§ What is asked:
Set down exactly the lines of the listing below, please, beginning with the first and ending with the line that holds "return [tuple(a +".
--- start Data shown ---
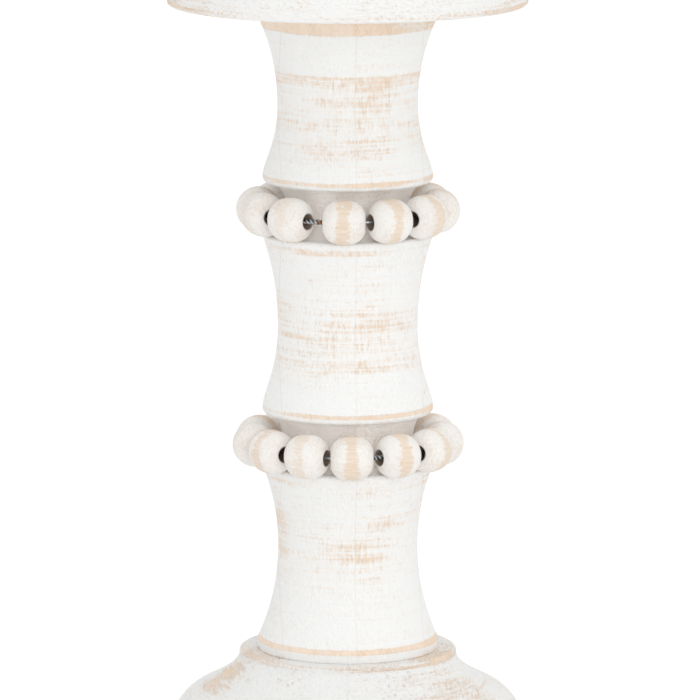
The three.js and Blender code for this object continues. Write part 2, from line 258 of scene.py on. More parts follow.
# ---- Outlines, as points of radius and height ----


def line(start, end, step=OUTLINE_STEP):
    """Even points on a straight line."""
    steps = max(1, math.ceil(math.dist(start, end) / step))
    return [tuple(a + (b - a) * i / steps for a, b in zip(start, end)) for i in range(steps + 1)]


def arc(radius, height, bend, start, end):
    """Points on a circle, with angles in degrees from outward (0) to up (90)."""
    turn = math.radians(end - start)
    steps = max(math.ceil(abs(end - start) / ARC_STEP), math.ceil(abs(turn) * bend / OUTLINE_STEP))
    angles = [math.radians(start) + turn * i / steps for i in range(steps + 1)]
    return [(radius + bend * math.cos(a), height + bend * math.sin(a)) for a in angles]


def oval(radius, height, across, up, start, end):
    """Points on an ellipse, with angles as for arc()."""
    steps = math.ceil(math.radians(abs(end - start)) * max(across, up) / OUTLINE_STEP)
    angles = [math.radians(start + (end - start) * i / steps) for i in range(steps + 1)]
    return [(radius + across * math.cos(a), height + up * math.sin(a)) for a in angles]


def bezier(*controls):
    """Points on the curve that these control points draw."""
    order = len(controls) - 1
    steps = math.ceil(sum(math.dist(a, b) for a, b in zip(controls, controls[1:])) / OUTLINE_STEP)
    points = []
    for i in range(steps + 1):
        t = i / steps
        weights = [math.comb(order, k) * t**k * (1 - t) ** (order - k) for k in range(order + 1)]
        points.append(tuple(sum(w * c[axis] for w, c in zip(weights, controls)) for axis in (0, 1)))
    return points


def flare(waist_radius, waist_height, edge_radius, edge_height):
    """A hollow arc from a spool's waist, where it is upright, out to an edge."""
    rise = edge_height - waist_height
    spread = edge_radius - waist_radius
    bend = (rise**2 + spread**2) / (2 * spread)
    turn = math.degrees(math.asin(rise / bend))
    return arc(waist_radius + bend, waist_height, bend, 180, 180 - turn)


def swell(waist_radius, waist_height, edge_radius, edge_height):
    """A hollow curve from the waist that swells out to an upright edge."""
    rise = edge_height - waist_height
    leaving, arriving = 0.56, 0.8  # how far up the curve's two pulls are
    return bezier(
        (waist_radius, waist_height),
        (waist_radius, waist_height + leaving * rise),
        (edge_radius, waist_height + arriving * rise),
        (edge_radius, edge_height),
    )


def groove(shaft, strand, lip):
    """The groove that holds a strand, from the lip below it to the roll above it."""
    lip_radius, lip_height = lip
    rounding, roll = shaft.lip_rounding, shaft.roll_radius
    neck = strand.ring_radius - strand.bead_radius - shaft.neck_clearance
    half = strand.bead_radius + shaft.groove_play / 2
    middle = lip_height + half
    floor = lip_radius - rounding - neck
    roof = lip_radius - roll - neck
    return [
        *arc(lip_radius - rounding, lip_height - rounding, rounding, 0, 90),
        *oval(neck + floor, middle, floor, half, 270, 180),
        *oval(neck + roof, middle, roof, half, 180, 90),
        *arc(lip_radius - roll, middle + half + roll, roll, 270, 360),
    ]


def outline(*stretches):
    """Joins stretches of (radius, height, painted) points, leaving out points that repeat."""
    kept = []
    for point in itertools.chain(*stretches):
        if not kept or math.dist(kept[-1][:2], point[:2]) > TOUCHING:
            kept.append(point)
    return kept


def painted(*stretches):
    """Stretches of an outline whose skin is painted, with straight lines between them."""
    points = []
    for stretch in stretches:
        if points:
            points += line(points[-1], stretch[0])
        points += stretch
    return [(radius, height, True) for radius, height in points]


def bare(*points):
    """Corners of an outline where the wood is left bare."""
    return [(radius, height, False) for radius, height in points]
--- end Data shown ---
§ Written response:
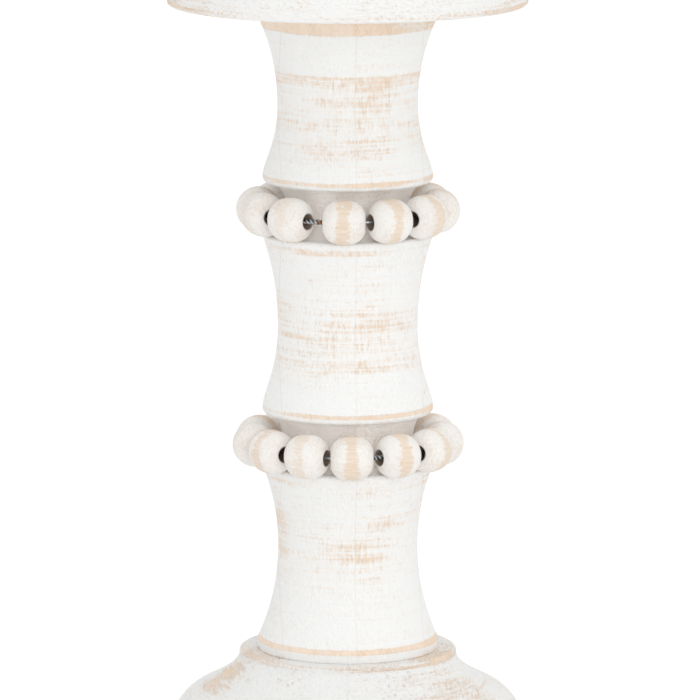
The three.js and Blender code for this object continues. Write part 2, from line 258 of scene.py on. More parts follow.
# ---- Outlines, as points of radius and height ----


def line(start, end, step=OUTLINE_STEP):
    """Even points on a straight line."""
    steps = max(1, math.ceil(math.dist(start, end) / step))
    return [tuple(a + (b - a) * i / steps for a, b in zip(start, end)) for i in range(steps + 1)]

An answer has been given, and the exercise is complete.